Presidente do Insper, Ph.D. em economia pela Universidade da Pensilvânia, Marcos Lisboa foi professor da Universidade de Stanford e diretor-executivo e vice-presidente do Itaú-Unibanco de 2006 a 2013. Fez duras críticas ao governo Dilma em 2015: “A causa imediata da grave crise é o desequilíbrio fiscal e a tendência de aumento da dívida pública, que significa risco para a sustentabilidade das contas públicas nos próximos anos. As razões desse desequilíbrio não se resumem apenas às escolhas de política econômica dos últimos anos, ainda que essas escolhas o tenham agravado. O gasto público no Brasil apresenta uma tendência de crescimento maior do que o da renda nacional, decorrente de diversas regras legais e da transição demográfica. A população idosa cresce 4% ao ano, enquanto a população em idade ativa cresce apenas 1% ao ano, implicando a necessidade de aumento contínuo da carga tributária para preservar os benefícios previdenciários previstos”.
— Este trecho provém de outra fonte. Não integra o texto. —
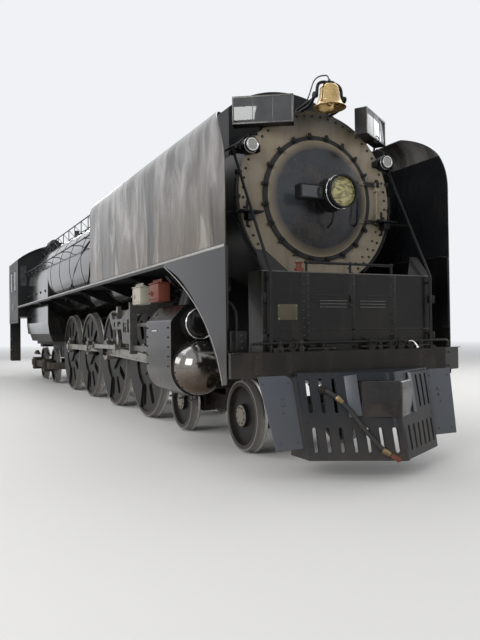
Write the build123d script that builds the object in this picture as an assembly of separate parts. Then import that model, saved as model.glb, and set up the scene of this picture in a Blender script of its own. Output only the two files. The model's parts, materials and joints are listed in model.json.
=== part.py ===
from build123d import *
import math
import os

os.makedirs("parts", exist_ok=True)

# Whole engine: millimetres, front towards -Y, engineer's side at -X, zero height at the flange tips
overall_length = 20900
nose_to_first_driver = 6250
side_face = 1600
side_sheet = 12
running_gap = 0.5
work_gap = 6

# Wheels and axles
flange_depth = 28
flange_width = 32
back_to_back = 1360
tyre_width = 140
tyre_thickness = 76
driver_diameter = 2032
driver_spacing = 2235
lead_diameter = 914
lead_wheelbase = 2184
lead_to_driver = 1829
trailing_diameter = 1067
trailing_wheelbase = 2000
driver_to_trailing = 2800
driver_axle_radius = 150
truck_axle_radius = 95
driver_hub_radius = 250
truck_hub_radius = 150

# Cranks and rods
crank_radius = 406
right_crank_angle = 25
crank_pin_radius = 95
main_pin_radius = 118
crank_face = 850
side_rod_inner = 870
side_rod_width = 115
rod_plane_gap = 10
main_rod_width = 110
main_rod_length = 3680
valve_plane_width = 65
eccentric_radius = 280
eccentric_pin_radius = 42
eccentric_rod_width = 50
eccentric_rod_length = 1700
side_rod_depth = 130
side_rod_eye = 160
main_eye_radius = 205
wrist_eye_radius = 112
main_rod_depth = 190

# Valve gear
link_pivot_reach = 660
link_pivot_height = 1750
link_foot_drop = 450

# Cylinders and valve chests
cylinder_centre_x = 1175
cylinder_height = 1098
cylinder_radius = 395
cylinder_front = 3430
cylinder_length = 1040
valve_height = 1690
valve_radius = 262
valve_cover_radius = 215
dome_radius = 372
dome_length = 270
piston_rod_radius = 48
crosshead_height = 330
guide_depth = 90
guide_width = 130
guide_end_reach = 700

# Boiler
boiler_height = 3254
smokebox_radius = 1100
smokebox_front_reach = 4590
smokebox_length = 3290
smokebox_wall = 22
front_ring_radius = 1120
front_ring_thickness = 30
door_radius = 798
door_dish = 150
door_wall = 16
door_opening_radius = 740
door_hinge_x = 905
throat_behind_driver = 1145
barrel_front_radius = 1150
barrel_rear_radius = 1270
backhead_in_cab = 250
firebox_half_width = 1270
mud_ring_height = 1560

# Engine bed
bed_half_width = 540
bed_bar_width = 120
bed_top = 1330
bed_depth = 600
front_bed_depth = 325
rear_bed_depth = 150

# Running boards, skirts and deflectors
board_height = 2530
board_thickness = 10
board_edge = 70
skirt_rear_reach = 3280
skirt_foot_height = 1010
deflector_front_reach = 5250
deflector_rear_reach = 1030
deflector_top = 4190
deflector_bend = 330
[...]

Para Marcos Lisboa, reverter a trajetória de crescimento do gasto passa pela reforma da Previdência, com adoção de observadas nos países desenvolvidos e a eliminação dos regimes especiais. O economista defende regras de vinculação dos gastos públicos ao aumento da renda nacional e ao aumento da produtividade, o que requer uma extensa agenda de reforma das políticas públicas adotadas no governo Lula e a manutenção da lei do teto de gastos. É difícil acreditar que venha a ser ministro da Fazenda de um eventual governo petista, a não ser que Haddad faça mesmo uma ruptura com as políticas que vem defendendo na campanha eleitoral.